L’essentiel en bref
- Une partie de plus en plus importante de notre vie se déroule sur Internet. Par conséquent, la « succession numérique » prend de plus en plus d’importance. Cependant, de nombreuses questions juridiques ne sont pas encore résolues. Ainsi, plus encore que dans le cadre de la succession « classique », les testatrices et les testateurs sont amenés à prendre eux-mêmes des dispositions.
- Les supports de données physiques peuvent être transmis pour cause de mort comme les autres biens du patrimoine d’un testateur. La situation est plus délicate pour les dispositifs de stockage ou les comptes Internet qui sont protégés par un nom d’utilisateur et/ou un mot de passe. Pour ceux-ci, les informations de connexion devraient être conservées en sécurité et attribuées au moyen d’un testament à des personnes déterminées avec l’autorisation de les utiliser. En l’état actuel, la mise par écrit physique et la conservation des comptes et des mots de passe en lieu sûr semblent être la méthode la plus simple.
- Il existe différentes possibilités de prendre et de faire respecter des dispositions relatives au traitement de la succession numérique. Les charges, les conditions ou l’exécution testamentaire dans une disposition pour cause de mort permettent d’exercer une certaine influence même après le décès.
Qu’est-ce que la « succession numérique » et qu’est-ce qui en fait partie ?
Une grande marge de manœuvre, mais aussi une insécurité juridique
Aujourd’hui, plus de six millions de personnes de tous âges et de toutes les catégories de la population utilisent régulièrement Internet en Suisse. Par conséquent, il est clair qu’à l’avenir, les données numériques et les comptes Internet joueront un rôle de plus en plus important dans les successions. Cependant, le phénomène des comptes Internet est encore relativement récent. C’est la raison pour laquelle le législateur et la jurisprudence n’ont pas encore établi clairement comment traiter cette question. Beaucoup de choses sont donc laissées à l’appréciation des personnes impliquées et doivent être réglées entre elles. Cela procure certes une grande marge de manœuvre en matière de « succession numérique », mais peut également être la cause d’insécurités juridiques lors de la succession si aucune disposition n’a été prise.

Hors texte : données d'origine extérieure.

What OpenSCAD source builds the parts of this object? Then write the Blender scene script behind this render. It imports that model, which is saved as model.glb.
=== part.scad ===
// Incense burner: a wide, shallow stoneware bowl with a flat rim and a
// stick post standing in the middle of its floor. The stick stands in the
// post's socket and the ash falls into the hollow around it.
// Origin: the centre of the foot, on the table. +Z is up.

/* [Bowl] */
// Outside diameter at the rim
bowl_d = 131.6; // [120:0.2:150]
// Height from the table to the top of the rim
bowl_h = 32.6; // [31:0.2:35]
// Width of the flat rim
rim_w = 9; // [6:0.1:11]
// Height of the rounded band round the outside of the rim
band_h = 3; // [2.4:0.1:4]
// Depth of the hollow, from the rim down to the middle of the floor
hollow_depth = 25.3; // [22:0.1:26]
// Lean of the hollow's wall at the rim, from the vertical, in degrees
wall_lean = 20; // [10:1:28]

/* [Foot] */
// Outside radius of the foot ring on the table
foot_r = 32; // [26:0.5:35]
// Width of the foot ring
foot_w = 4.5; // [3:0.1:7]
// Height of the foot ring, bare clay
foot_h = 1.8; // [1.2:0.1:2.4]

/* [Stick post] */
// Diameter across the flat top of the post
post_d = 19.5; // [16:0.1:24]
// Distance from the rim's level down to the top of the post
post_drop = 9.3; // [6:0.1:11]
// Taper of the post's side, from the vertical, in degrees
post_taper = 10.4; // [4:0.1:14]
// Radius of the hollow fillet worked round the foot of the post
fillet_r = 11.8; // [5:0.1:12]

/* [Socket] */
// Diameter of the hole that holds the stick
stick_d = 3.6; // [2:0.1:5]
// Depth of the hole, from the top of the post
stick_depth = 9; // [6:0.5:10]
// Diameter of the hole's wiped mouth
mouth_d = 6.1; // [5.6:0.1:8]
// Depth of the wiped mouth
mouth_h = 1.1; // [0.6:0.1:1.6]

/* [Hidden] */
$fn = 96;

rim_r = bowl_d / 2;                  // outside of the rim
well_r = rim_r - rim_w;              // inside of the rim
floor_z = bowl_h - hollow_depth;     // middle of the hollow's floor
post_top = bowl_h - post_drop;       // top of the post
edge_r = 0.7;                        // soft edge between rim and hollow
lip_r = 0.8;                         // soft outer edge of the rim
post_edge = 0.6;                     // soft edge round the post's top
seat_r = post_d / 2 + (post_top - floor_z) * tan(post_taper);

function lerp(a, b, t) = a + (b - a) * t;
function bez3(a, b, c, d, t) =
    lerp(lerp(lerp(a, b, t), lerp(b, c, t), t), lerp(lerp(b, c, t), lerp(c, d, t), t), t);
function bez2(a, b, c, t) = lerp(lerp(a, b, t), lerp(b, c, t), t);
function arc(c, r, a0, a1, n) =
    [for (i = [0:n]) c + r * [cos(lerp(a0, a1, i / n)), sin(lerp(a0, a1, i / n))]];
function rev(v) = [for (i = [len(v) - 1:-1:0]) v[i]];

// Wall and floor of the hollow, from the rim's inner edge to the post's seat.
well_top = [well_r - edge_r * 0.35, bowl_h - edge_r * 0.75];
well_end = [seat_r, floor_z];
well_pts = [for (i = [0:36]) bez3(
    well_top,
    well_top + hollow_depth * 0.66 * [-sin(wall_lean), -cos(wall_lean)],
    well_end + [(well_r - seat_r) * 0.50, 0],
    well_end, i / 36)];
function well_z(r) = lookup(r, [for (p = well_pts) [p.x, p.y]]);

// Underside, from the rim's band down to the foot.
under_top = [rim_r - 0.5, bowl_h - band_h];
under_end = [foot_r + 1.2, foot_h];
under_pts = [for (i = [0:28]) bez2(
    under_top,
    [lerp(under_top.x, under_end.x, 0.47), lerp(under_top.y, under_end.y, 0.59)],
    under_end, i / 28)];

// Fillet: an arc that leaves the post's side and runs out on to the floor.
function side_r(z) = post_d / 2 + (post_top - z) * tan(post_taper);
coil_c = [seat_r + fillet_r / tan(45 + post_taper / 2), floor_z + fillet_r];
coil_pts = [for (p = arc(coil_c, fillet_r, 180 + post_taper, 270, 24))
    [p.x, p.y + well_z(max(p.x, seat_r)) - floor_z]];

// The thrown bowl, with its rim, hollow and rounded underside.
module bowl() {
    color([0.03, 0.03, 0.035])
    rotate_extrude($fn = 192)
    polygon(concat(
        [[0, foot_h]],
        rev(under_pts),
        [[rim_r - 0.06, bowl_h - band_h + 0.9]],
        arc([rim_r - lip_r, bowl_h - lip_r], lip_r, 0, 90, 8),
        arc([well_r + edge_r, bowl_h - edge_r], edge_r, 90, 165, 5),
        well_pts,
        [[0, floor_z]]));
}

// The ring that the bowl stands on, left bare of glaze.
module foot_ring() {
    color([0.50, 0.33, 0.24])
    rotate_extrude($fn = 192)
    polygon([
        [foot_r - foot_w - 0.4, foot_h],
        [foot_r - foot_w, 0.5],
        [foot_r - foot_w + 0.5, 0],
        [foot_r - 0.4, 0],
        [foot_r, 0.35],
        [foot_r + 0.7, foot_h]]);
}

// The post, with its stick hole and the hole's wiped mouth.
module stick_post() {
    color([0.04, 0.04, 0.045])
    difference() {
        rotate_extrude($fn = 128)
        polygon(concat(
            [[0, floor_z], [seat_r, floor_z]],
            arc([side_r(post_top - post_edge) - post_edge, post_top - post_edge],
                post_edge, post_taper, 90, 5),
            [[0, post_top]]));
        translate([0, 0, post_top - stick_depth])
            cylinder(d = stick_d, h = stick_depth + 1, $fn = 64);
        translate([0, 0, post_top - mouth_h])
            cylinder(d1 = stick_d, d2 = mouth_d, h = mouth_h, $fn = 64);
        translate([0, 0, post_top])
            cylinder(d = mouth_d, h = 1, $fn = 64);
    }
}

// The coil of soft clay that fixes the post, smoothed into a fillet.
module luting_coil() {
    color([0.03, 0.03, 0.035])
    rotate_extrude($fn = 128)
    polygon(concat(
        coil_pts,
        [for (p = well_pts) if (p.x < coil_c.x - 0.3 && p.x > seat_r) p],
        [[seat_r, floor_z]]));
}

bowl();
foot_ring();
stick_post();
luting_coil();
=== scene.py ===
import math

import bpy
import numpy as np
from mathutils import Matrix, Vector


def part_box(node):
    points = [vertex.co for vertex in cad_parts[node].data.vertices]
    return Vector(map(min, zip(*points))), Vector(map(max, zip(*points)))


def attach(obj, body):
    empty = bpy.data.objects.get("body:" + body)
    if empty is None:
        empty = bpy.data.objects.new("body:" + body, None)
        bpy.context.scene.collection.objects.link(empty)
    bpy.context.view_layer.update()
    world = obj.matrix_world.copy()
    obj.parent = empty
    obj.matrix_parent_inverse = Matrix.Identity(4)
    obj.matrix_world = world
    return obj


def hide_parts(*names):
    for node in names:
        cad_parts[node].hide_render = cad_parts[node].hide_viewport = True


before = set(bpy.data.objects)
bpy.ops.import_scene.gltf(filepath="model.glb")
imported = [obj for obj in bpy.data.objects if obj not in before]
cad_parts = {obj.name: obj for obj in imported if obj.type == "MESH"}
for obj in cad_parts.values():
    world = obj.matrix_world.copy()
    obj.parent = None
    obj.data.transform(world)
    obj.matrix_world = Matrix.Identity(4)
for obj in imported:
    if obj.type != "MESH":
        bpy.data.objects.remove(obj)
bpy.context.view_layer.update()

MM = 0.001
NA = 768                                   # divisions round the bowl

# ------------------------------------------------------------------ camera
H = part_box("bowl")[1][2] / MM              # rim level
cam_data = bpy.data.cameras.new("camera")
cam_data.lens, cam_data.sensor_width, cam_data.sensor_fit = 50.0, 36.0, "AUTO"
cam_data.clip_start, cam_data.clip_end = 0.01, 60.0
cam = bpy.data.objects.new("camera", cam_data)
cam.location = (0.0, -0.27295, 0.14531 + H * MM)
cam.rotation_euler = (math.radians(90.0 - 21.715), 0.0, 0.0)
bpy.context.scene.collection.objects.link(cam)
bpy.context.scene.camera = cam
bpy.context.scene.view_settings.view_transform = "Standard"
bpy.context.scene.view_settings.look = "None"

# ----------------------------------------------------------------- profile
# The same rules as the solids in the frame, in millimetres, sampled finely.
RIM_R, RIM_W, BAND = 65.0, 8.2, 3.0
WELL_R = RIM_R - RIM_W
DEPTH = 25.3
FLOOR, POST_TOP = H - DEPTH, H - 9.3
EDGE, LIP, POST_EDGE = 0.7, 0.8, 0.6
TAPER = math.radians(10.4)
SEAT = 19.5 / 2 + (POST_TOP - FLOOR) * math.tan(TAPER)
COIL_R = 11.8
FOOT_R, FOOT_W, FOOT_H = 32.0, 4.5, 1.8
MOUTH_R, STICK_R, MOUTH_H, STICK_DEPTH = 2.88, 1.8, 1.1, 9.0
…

Ce qui compose la succession numérique
Avant de pouvoir vous présenter les mesures possibles, se pose la question de savoir ce qui fait partie de la succession numérique. Internet étant en constante évolution, il est difficile d’énumérer de manière exhaustive les positions juridiques pertinentes. Il faut plutôt examiner chaque cas particulier pour déterminer si un ensemble de données ou une position juridique fait partie du patrimoine numérique d’une personne. La nature de ces droits peut être très diverse : il peut s’agir de droits contractuels envers des fournisseurs de services Internet mais aussi de positions relevant du droit de la propriété intellectuelle, comme des œuvres protégées par le droit d’auteur ou des droits-valeurs spéciaux (comme par exemple les droits-valeurs de registre, réglementés par la loi depuis début 2021). Habituellement, les collections de photos, de vidéos, de musiques et de textes, les comptes de messagerie électronique et les inscriptions sur les réseaux sociaux, mais aussi les licences de logiciels et les portefeuilles de moyens de paiement numériques (« crypto-monnaies ») composent notamment la succession numérique.

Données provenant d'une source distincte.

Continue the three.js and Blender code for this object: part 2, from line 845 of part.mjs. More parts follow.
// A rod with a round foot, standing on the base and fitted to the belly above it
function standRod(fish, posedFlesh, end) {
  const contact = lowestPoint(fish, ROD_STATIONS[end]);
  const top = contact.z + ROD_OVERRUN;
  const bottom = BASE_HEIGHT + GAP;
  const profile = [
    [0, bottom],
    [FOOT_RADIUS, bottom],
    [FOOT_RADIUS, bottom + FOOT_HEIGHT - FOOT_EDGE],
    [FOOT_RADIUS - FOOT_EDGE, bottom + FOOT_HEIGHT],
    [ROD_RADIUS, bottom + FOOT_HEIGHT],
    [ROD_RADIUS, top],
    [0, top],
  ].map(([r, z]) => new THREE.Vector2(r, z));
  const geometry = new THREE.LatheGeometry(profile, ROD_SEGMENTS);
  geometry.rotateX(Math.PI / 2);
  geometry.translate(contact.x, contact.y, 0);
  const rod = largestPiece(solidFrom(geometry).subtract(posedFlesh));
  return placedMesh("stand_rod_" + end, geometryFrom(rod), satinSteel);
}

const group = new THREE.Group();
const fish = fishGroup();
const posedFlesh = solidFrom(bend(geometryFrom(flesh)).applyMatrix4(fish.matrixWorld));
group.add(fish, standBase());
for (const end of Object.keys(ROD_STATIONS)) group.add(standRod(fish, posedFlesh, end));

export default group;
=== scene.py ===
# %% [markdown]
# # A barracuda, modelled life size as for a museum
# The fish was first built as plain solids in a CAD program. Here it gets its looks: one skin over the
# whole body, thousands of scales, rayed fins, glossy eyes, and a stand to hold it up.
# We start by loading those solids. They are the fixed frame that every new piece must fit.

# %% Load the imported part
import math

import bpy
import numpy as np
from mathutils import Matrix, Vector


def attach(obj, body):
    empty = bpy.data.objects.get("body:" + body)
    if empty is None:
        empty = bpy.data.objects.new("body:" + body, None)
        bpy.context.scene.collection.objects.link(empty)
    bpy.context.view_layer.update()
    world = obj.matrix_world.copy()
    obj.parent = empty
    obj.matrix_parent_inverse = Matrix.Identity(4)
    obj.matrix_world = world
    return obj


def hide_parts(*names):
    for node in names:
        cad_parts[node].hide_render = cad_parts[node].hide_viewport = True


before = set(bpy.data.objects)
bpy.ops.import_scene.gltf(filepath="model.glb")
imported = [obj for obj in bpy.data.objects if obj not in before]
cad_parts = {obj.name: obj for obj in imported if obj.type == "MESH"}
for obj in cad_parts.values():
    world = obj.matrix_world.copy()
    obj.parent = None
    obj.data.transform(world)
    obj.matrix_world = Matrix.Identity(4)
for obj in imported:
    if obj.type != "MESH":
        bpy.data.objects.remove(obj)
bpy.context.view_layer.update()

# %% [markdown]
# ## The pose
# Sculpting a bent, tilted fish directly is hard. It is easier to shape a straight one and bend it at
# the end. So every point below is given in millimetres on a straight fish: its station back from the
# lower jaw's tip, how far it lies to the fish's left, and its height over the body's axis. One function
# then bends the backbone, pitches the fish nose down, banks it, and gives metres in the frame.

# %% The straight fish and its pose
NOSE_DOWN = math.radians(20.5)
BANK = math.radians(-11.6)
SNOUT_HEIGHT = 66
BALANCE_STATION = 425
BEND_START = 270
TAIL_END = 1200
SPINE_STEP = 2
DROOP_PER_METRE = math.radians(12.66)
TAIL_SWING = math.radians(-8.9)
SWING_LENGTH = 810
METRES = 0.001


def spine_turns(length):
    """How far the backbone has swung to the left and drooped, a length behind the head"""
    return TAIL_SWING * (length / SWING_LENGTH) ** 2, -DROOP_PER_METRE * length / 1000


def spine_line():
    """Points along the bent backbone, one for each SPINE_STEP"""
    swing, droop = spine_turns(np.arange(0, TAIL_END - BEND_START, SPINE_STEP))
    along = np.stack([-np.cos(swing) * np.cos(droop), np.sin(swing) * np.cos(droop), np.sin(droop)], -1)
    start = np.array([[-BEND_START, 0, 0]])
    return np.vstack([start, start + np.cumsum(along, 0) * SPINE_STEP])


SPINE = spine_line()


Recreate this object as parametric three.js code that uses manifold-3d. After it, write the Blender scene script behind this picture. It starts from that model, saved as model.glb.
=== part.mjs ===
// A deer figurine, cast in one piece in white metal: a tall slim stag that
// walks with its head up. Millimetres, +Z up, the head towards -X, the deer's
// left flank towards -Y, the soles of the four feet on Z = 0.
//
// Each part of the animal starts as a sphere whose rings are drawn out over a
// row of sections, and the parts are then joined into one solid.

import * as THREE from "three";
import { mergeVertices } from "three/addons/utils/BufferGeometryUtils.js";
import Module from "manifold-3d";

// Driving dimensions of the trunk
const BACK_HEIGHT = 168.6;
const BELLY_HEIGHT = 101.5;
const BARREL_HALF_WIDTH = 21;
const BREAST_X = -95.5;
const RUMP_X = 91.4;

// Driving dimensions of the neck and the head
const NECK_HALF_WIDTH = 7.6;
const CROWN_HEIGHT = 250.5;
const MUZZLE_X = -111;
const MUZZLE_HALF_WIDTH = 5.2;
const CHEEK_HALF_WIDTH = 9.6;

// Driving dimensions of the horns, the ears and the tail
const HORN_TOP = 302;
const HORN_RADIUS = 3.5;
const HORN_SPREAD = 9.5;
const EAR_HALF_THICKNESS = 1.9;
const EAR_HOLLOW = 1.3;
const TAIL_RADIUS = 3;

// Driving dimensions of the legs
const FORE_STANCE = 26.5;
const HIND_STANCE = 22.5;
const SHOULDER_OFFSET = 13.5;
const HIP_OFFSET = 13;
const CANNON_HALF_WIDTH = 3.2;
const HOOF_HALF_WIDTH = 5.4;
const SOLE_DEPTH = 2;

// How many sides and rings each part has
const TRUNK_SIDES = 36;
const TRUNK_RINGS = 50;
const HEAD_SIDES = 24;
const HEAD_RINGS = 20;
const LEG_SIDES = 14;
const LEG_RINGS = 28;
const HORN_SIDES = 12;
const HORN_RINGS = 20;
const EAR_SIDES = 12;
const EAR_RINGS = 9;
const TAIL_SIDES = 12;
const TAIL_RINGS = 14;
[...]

A première vue, les données stockées sur des supports physiques tels que des CD-ROM, des DVD ou des clés USB et accessibles sans cryptage ne posent pas de problème. Comme d’autres biens, les supports de données d’une défunte et les informations qui y sont enregistrées sont transmis aux héritiers dans leur intégralité. Il se pose toutefois la question de savoir quelle est la valeur des données héritées, si cette valeur doit être imputée à la succession et à quelle héritière ou à quel héritier les données doivent être attribuées. Si rien n’a été prévu dans les dispositions pour cause de mort (testament ou pacte successoral) et que les héritiers ne parviennent pas à s’entendre, l’autorité décide de l’aliénation ou de l’attribution avec ou sans imputation, en tenant compte des usages locaux et, le cas échéant, de la situation personnelle des héritiers.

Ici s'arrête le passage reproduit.